Return to Lamb’s Knoll

Three years ago, I paid a visit to Lamb’s Knoll Summit in Maryland (as detailed on this very blog). At that time, I went up the Appalachian Trail to the summit with a handheld to test my VX8GR handheld and a 70cm hand-held yagi. I verified that I could hit the VWS 2 meter and 70 cm repeaters in Virginia even with the Comet SRH320A antenna, a short whip. I also checked out possible operating positions and access paths with the intent of returning at some point for a SOTA activation. I also verified that from the summit I had good cellular connectivity and could hit a bunch of APRS digipeaters. Today I returned with my FT817 and activated the peak, W3/WE-007.

Battlefield marker across the street from the parking lot at the base of the mountain
Battlefield marker across the street from the parking lot at the base of the mountain

The peak has been activated thirteen times, so not new to SOTA, but it is my first time activating it. Last time I came, the trail was muddy and it took quite a while to climb the winding trail. This time, since I was lugging my QRP gear, I went up the access road. As described by W3AAX, I went to the top of the road and around a gate on the left fork, continuing upward on a paved but apparently infrequently used road which leads to a large antenna installation at the very summit. A fence surrounds the installation, which consists of several outbuildings (of one of which is literally a port-a-john) and a large tower with microwave dishes and vertical antennas.

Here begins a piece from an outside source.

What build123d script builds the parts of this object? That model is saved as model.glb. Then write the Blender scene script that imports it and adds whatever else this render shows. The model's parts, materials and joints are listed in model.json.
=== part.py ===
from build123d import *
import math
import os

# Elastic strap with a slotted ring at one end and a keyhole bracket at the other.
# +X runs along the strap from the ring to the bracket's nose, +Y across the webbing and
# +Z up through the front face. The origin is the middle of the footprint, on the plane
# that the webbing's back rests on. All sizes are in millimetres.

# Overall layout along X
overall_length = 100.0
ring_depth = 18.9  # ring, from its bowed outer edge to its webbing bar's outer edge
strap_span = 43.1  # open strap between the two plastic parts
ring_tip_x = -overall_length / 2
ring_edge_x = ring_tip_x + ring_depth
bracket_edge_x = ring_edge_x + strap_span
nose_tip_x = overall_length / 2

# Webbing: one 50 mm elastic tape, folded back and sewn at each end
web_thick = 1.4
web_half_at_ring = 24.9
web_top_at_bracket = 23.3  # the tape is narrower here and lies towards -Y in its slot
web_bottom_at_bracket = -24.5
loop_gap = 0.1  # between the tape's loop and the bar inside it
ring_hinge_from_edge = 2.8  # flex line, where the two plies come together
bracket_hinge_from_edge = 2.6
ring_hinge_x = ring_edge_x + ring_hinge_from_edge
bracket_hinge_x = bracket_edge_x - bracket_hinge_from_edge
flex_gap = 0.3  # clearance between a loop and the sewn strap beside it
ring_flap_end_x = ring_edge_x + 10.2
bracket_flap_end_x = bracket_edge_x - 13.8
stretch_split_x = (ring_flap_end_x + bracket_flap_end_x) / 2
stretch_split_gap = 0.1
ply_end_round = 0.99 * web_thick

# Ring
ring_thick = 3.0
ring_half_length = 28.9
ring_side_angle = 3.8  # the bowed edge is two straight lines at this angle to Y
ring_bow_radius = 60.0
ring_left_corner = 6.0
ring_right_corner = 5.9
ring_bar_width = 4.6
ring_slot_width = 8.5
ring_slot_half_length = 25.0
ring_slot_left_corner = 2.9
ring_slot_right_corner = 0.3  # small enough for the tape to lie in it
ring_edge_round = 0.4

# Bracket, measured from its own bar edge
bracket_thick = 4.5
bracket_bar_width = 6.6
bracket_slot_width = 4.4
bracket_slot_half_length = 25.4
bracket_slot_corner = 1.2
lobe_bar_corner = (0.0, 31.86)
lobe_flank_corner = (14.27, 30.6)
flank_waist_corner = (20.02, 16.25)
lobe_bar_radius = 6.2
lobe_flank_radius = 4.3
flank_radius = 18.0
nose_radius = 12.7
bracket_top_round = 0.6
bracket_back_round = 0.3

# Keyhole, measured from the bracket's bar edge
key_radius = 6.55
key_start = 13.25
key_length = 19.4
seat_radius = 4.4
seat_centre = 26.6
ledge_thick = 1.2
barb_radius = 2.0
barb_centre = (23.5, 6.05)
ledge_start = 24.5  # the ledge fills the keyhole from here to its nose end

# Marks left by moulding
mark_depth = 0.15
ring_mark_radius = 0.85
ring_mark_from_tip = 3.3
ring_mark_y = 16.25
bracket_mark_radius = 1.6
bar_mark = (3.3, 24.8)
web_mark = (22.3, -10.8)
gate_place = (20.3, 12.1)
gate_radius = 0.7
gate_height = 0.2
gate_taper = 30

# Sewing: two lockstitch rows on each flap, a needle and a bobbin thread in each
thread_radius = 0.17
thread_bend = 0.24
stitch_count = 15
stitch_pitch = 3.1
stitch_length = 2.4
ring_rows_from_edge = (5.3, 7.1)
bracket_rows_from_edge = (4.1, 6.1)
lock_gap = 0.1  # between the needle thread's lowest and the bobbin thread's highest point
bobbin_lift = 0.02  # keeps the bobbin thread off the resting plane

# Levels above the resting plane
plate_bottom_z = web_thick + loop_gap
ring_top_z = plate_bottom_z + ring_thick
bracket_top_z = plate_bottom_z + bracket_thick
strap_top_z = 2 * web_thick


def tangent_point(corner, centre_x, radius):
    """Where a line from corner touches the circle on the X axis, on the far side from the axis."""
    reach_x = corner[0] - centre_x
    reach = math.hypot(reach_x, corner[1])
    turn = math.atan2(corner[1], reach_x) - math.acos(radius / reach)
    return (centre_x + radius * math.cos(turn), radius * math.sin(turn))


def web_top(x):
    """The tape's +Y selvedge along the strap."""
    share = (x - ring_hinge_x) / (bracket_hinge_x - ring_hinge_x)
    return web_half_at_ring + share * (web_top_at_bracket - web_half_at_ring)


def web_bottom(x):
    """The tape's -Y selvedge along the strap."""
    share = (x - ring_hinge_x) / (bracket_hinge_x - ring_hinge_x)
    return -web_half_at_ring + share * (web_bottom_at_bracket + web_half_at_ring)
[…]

Just beyond that enclosure, the path ends.

Just off to the left of the service road, not very far up the mountain, is a civil war monument. It’s on a small path off the road, and I only knew it was there because it showed up on my Ingress scanner.
The soldier seemed to be wearing something familiar looking on his waist, so I took a closer look. I’m not sure what it is, but it looked just like the FT817 in its carrying case, complete with rubber-ducky antenna.

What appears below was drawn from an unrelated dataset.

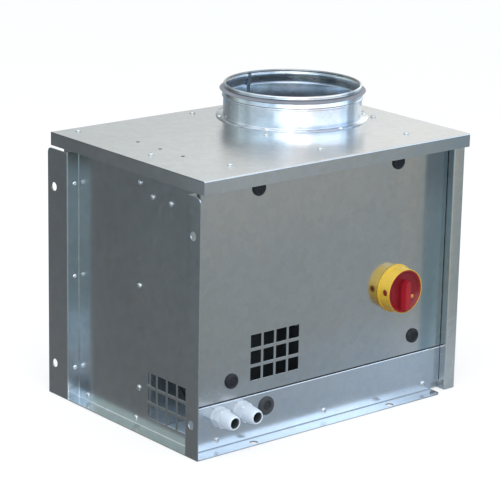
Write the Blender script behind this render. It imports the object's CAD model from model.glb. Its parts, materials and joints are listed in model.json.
"""A duct fan in a galvanised sheet housing with rubber-sealed round spigots.

The housing stands on z = 0, its width along X. The door, kick panel, cable glands and isolator
face the front (-Y). The outlet spigot rises from the lid, the inlet spigot points back (+Y).
Meshes are measured in mm and scaled by MM. Shader coordinates, lights and camera are in metres.
"""

import bpy
import bmesh
import json
import math
import random
from mathutils import Vector, Matrix


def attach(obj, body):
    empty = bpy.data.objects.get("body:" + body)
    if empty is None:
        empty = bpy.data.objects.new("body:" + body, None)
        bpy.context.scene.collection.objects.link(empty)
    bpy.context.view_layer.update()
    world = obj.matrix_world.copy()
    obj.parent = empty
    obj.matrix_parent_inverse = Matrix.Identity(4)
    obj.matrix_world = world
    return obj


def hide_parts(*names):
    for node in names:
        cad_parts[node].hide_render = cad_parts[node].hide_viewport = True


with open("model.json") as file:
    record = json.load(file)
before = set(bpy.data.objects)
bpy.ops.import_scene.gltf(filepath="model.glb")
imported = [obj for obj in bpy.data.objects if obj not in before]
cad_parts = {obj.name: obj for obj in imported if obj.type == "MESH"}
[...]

I could tell from a GoogleMap that the left spur that winds behind the fence is only about 75 meters from the Appalachian Trail, just to the South and there is a side trail (perhaps a deer trail?) that connects the two. I followed that to the Appalachian Trail and looked for a clearing that would give me a shot at line of sight to DC and VA. In summer, though, the foliage is dense and no clear shot exists from the summit. Nonetheless, I was able to check in with VWS members AF4PD, W2WCM/M and W3HXF over both repeaters. To be valid contacts for SOTA purposes, however, QSOs need to be direct, so I tried calling on 146.520 — no luck, even after spotting myself using my cell phone to update sotawatch.

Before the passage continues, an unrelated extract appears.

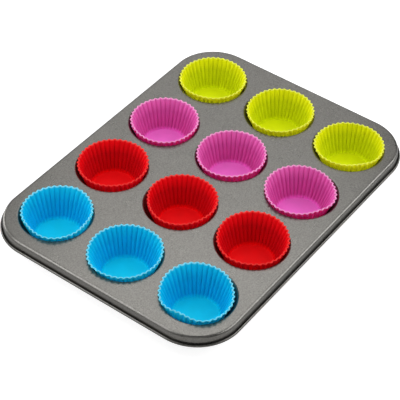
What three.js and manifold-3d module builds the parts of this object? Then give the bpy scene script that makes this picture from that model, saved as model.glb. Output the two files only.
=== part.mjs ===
// A twelve cup muffin pan with a loose fluted silicone liner in every cup.
// Millimetres, +Z up, +X along the pan. The origin is under the middle of the pan,
// on the plane that the undersides of its cups stand on.

import * as THREE from 'three';
import { mergeVertices } from 'three/addons/utils/BufferGeometryUtils.js';
import Module from 'manifold-3d';

const wasm = await Module();
wasm.setup();

// The pan is one pressed steel sheet
const sheetThickness = 0.5;

// Cups pressed into it
const cupsAlong = 4;
const cupsAcross = 3;
const cupPitch = 83;
const cupDepth = 28.5;
const cupMouthRadius = 34.5;
const cupFloorRadius = 27;
const cupFloorFillet = 3;
const cupLipRadius = 2.5;

// Deck around the cups, and the shoulder that turns down into the skirt
const deckEndMargin = 50.1;
const deckSideMargin = 46.6;
const deckCornerRadius = 44.5;
const shoulderRadius = 2.5;

// Skirt, and the edge of the sheet curled outwards around a wire
const skirtDepth = 9.35;
const skirtFlare = 0.5;
const curlRadius = 1.45;
const curlMouthGap = 0.3;
const wireGap = 0.3;

// Liners of silicone, which stand on the floors of the cups
const linerRise = 4.2;
const linerWall = 1.1;
const linerFloor = 1.2;
const linerFlutes = 40;
const rimFluteDepth = 1.6;
const baseFluteDepth = 0.9;
const linerMouthClearance = 2.3;
const linerFloorClearance = 3.7;
const linerFloorGap = 0.3;
const linerSideGap = 0.7;

// How finely round stretches are faceted
const cupSides = 24;
const cornerSteps = 8;
const shoulderSteps = 3;
const curlSteps = 10;
const wireSides = 6;
const cutOverrun = 2;

// Where each liner has been pushed to inside its cup, as a share of the play around it.
// One line for each colour, from +X to -X; in a line the cups go from +Y to -Y.
const linerShiftShares = {
  lime: [[0.19, -0.06], [0.62, -0.50], [0.38, -0.56]],
  pink: [[-0.35, -0.90], [0.06, -0.19], [-0.61, 0.76]],
  red: [[0.81, -0.31], [0.93, -0.27], [0.97, 0.05]],
  blue: [[0.05, -0.97], [-0.44, -0.38], [-0.48, 0.84]],
};

const linerColours = {
  lime: 0xb7c20a,
  pink: 0xc13e8c,
  red: 0xbe0610,
  blue: 0x079ad5,
};

const deckTop = sheetThickness + cupDepth;
const deckUnder = deckTop - sheetThickness;
const deckHalfLength = (cupsAlong - 1) / 2 * cupPitch + deckEndMargin;
const deckHalfWidth = (cupsAcross - 1) / 2 * cupPitch + deckSideMargin;
const curlInnerRadius = curlRadius - sheetThickness;
const curlMiddleOutward = skirtFlare + curlInnerRadius;
const curlMiddleHeight = deckTop - skirtDepth;

// Skins rings of points, all with as many points, into one closed surface
function skinRings(rings, ringsMeet) {
  const count = rings[0].length;
  const corners = rings.flat().flatMap((point) => point.toArray());
  const faces = [];
  const strips = ringsMeet ? rings.length : rings.length - 1;
  for (let strip = 0; strip < strips; strip += 1) {
    const here = strip * count;
    const next = ((strip + 1) % rings.length) * count;
    for (let side = 0; side < count; side += 1) {
      const after = (side + 1) % count;
      faces.push(here + side, next + side, next + after);
      faces.push(here + side, next + after, here + after);
    }
  }
  if (!ringsMeet) {
    const lastRing = (rings.length - 1) * count;
    const firstMiddle = corners.length / 3;
    corners.push(...middleOf(rings[0]).toArray());
    corners.push(...middleOf(rings[rings.length - 1]).toArray());
    for (let side = 0; side < count; side += 1) {
      const after = (side + 1) % count;
      faces.push(firstMiddle, side, after);
      faces.push(firstMiddle + 1, lastRing + after, lastRing + side);
    }
  }
  const geometry = new THREE.BufferGeometry();
  geometry.setAttribute('position', new THREE.Float32BufferAttribute(corners, 3));
  geometry.setIndex(faces);
  return geometry;
}

function middleOf(points) {
  const sum = points.reduce((total, point) => total.add(point), new THREE.Vector3());
  return sum.divideScalar(points.length);
}

// One turn around the deck's outline, moved outwards and set at a height
function deckRing(outward, height) {
  const points = [];
  const radius = deckCornerRadius + outward;
  const quarters = [[1, 1], [-1, 1], [-1, -1], [1, -1]];
  quarters.forEach(([sideX, sideY], quarter) => {
    const middleX = sideX * (deckHalfLength - deckCornerRadius);
    const middleY = sideY * (deckHalfWidth - deckCornerRadius);
    for (let step = 0; step <= cornerSteps; step += 1) {
      const angle = (quarter + step / cornerSteps) * Math.PI / 2;
      const x = middleX + radius * Math.cos(angle);
      const y = middleY + radius * Math.sin(angle);
      points.push(new THREE.Vector3(x, y, height));
    }
  });
  return points;
}

// Rings of the deck's outline along an arc that is drawn in the sheet's section
function arcRings(middleOutward, middleHeight, radius, startAngle, endAngle, steps) {
  const rings = [];
  for (let step = 0; step <= steps; step += 1) {
    const angle = startAngle + (endAngle - startAngle) * step / steps;
    const outward = middleOutward + radius * Math.cos(angle);
    rings.push(deckRing(outward, middleHeight + radius * Math.sin(angle)));
  }
  return rings;
}

// Deck, shoulder, skirt and curl as one sheet, before the cups are pressed.
// The curl stops short of the skirt, so that its mouth stays open all around.
function deckSheet() {
  const shoulderMiddle = deckTop - shoulderRadius;
  const curlStart = -Math.PI;
  const curlMouth = Math.acos((curlMouthGap - curlInnerRadius) / curlRadius);
  const upperFace = [
    ...arcRings(-shoulderRadius, shoulderMiddle, shoulderRadius, Math.PI / 2, 0, shoulderSteps),
    ...arcRings(curlMiddleOutward, curlMiddleHeight, curlInnerRadius, curlStart, curlMouth, curlSteps),
  ];
  const underRadius = shoulderRadius - sheetThickness;
  const underFace = [
    ...arcRings(curlMiddleOutward, curlMiddleHeight, curlRadius, curlMouth, curlStart, curlSteps),
    ...arcRings(-shoulderRadius, shoulderMiddle, underRadius, 0, Math.PI / 2, shoulderSteps),
  ];
  return skinRings([...upperFace, ...underFace], false);
}

// The section of a cup from its axis out to its lip and back to the axis.
// The inside face uses the sizes as they are, and the outside face lies a sheet's thickness beyond it.
function cupForm(outset, lidHeight) {
  const floorHeight = sheetThickness - outset;
  const wallBottomHeight = sheetThickness + cupFloorFillet;
  const wallTopHeight = deckTop - cupLipRadius;
  const wallRise = wallTopHeight - wallBottomHeight;
  const slant = Math.atan2(cupMouthRadius - cupFloorRadius, wallRise);
  const filletRadius = cupFloorFillet + outset;
  const lipRadius = cupLipRadius - outset;
  const filletMiddle = cupFloorRadius - cupFloorFillet;
  const lipMiddle = cupMouthRadius + cupLipRadius;
  const section = new THREE.Path();
  section.moveTo(0, floorHeight);
  section.lineTo(filletMiddle, floorHeight);
  section.absarc(filletMiddle, wallBottomHeight, filletRadius, -Math.PI / 2, -slant, false);
  section.absarc(lipMiddle, wallTopHeight, lipRadius, Math.PI - slant, Math.PI / 2, true);
  section.lineTo(lipMiddle, lidHeight);
  section.lineTo(0, lidHeight);
  const geometry = new THREE.LatheGeometry(section.getPoints(1), cupSides);
  geometry.rotateX(Math.PI / 2);
  return geometry;
}

// Merges a surface's shared corners, drops the faces that shrink to a line on the axis, and makes a solid
function toSolid(geometry) {
  const bare = geometry.clone();
  bare.deleteAttribute('normal');
  bare.deleteAttribute('uv');
  const merged = mergeVertices(bare);
  const index = merged.getIndex().array;
  const faces = [];
  for (let first = 0; first < index.length; first += 3) {
    const [a, b, c] = index.slice(first, first + 3);
    if (a !== b && b !== c && c !== a) {
      faces.push(a, b, c);
    }
  }
  return new wasm.Manifold(new wasm.Mesh({
    numProp: 3,
    vertProperties: new Float32Array(merged.getAttribute('position').array),
    triVerts: new Uint32Array(faces),
  }));
}

function toGeometry(solid) {
  const mesh = solid.getMesh();
  const geometry = new THREE.BufferGeometry();
  geometry.setAttribute('position', new THREE.BufferAttribute(mesh.vertProperties, 3));
  geometry.setIndex(new THREE.BufferAttribute(mesh.triVerts, 1));
  return geometry;
}

function cupCentre(along, across) {
  const x = ((cupsAlong - 1) / 2 - along) * cupPitch;
  const y = ((cupsAcross - 1) / 2 - across) * cupPitch;
  return [x, y];
}

// The whole pressing: the deck sheet with a cup drawn down at every place
function panBody() {
  const outside = toSolid(cupForm(sheetThickness, (deckTop + deckUnder) / 2));
  const inside = toSolid(cupForm(0, deckTop + cutOverrun));
  let pan = toSolid(deckSheet());
  for (let along = 0; along < cupsAlong; along += 1) {
    for (let across = 0; across < cupsAcross; across += 1) {
      const place = [...cupCentre(along, across), 0];
      pan = pan.add(outside.translate(place));
      pan = pan.subtract(inside.translate(place));
    }
  }
  return toGeometry(pan);
}

// The wire that stiffens the edge, bent to the deck's outline in the middle of the curl
function rimWire() {
  const wireRadius = curlInnerRadius - wireGap;
  const turn = arcRings(curlMiddleOutward, curlMiddleHeight, wireRadius, 0, -2 * Math.PI, wireSides);
  return skinRings(turn.slice(0, wireSides), true);
}

// Radius of a liner over the crests of its flutes at a height above its own underside.
// Its side is a straight cone that clears the cup by a set amount at the floor and at the mouth.
const linerMouthHeight = cupDepth - cupLipRadius - linerFloorGap;
function linerCrestRadius(height) {
  const baseRadius = cupFloorRadius - linerFloorClearance;
  const mouthRadius = cupMouthRadius - linerMouthClearance;
  return baseRadius + (mouthRadius - baseRadius) * height / linerMouthHeight;
}

// One zigzag turn of the fluted wall: crest, hollow, crest, hollow
function fluteRing(crestRadius, depth, height) {
  const points = [];
  for (let step = 0; step < linerFlutes * 2; step += 1) {
    const angle = step / linerFlutes * Math.PI;
    const radius = crestRadius - (step % 2) * depth;
    points.push(new THREE.Vector3(radius * Math.cos(angle), radius * Math.sin(angle), height));
  }
  return points;
}

function linerCup() {
  const height = cupDepth - linerFloorGap + linerRise;
  const rimRadius = linerCrestRadius(height);
  const baseRadius = linerCrestRadius(0);
  const floorRadius = linerCrestRadius(linerFloor) - linerWall;
  return skinRings([
    fluteRing(floorRadius, baseFluteDepth, linerFloor),
    fluteRing(rimRadius - linerWall, rimFluteDepth, height),
    fluteRing(rimRadius, rimFluteDepth, height),
    fluteRing(baseRadius, baseFluteDepth, 0),
  ], false);
}

const panSteel = new THREE.MeshStandardMaterial({ color: 0x80807c, roughness: 0.45, metalness: 0.5 });
const wireSteel = new THREE.MeshStandardMaterial({ color: 0xa8a8a4, roughness: 0.35, metalness: 0.9 });

const muffinPan = new THREE.Group();

function addPiece(name, geometry, material) {
  const piece = new THREE.Mesh(geometry, material);
  piece.name = name;
  muffinPan.add(piece);
  return piece;
}

addPiece('pan_body', panBody(), panSteel);
addPiece('rim_wire', rimWire(), wireSteel);

const linerPlay = linerMouthClearance - linerSideGap;
Object.entries(linerShiftShares).forEach(([colourName, shifts], along) => {
  const silicone = new THREE.MeshStandardMaterial({
    color: linerColours[colourName],
    roughness: 0.5,
    metalness: 0,
  });
  shifts.forEach(([shareX, shareY], across) => {
    const liner = addPiece(`liner_${colourName}_${across + 1}`, linerCup(), silicone);
    const [x, y] = cupCentre(along, across);
    liner.position.set(
      x + shareX * linerPlay,
      y + shareY * linerPlay,
      sheetThickness + linerFloorGap,
    );
  });
});

export default muffinPan;
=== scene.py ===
import math

import bmesh
import bpy
from mathutils import Matrix, Vector


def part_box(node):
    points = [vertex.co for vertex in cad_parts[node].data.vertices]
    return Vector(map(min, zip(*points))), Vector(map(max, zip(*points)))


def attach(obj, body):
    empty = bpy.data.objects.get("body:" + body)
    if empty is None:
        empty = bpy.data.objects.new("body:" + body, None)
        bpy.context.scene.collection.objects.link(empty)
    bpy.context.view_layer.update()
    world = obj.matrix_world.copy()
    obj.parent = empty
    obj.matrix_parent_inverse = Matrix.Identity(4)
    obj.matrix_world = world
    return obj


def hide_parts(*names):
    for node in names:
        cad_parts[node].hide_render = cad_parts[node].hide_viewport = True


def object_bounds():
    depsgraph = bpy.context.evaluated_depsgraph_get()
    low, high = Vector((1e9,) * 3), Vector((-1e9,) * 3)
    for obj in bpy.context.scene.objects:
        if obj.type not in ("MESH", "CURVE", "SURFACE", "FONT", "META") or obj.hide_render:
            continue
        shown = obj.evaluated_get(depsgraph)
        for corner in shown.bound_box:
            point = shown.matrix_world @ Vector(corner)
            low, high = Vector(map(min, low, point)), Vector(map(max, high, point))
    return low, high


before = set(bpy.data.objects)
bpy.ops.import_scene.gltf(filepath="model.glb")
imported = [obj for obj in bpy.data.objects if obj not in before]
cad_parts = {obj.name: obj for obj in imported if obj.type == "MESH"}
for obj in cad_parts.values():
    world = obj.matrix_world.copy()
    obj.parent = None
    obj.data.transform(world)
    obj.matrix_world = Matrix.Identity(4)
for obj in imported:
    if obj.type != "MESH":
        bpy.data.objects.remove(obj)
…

HF yielded better results: 13 contacts on 20 meters (including one summit-to-summit QSO) and 5 more on 40m. I tried SSB on 20 meters, but got no responses. I’ve never had good luck with QRP phone, so I didn’t have high hopes. I gave 10 meters a shot on CW and saw that I was being picked up by the reverse beacon network in Brazil, but did not hear any replies.

This is the operating position: butt on a log, radio on the right knee, log book on the left, phone (for time) on the ground at my feet, antenna suspended from a short feed line. The antenna went up at about a 45 degree angle to a tree.

Equipment this time consisted of an FT817, a meter of BNC-terminated coax, and the trail-ready LNR 40/20/10 end-fed dipole. I ran 5W for the whole session, powered by a 5Ah lead acid battery — about as much as I wanted to lug 2 miles up a hill on a hot day.

Radio selfie
Radio selfie. I didn’t realize the dial light was on — it should have been set off the conserve power in daylight.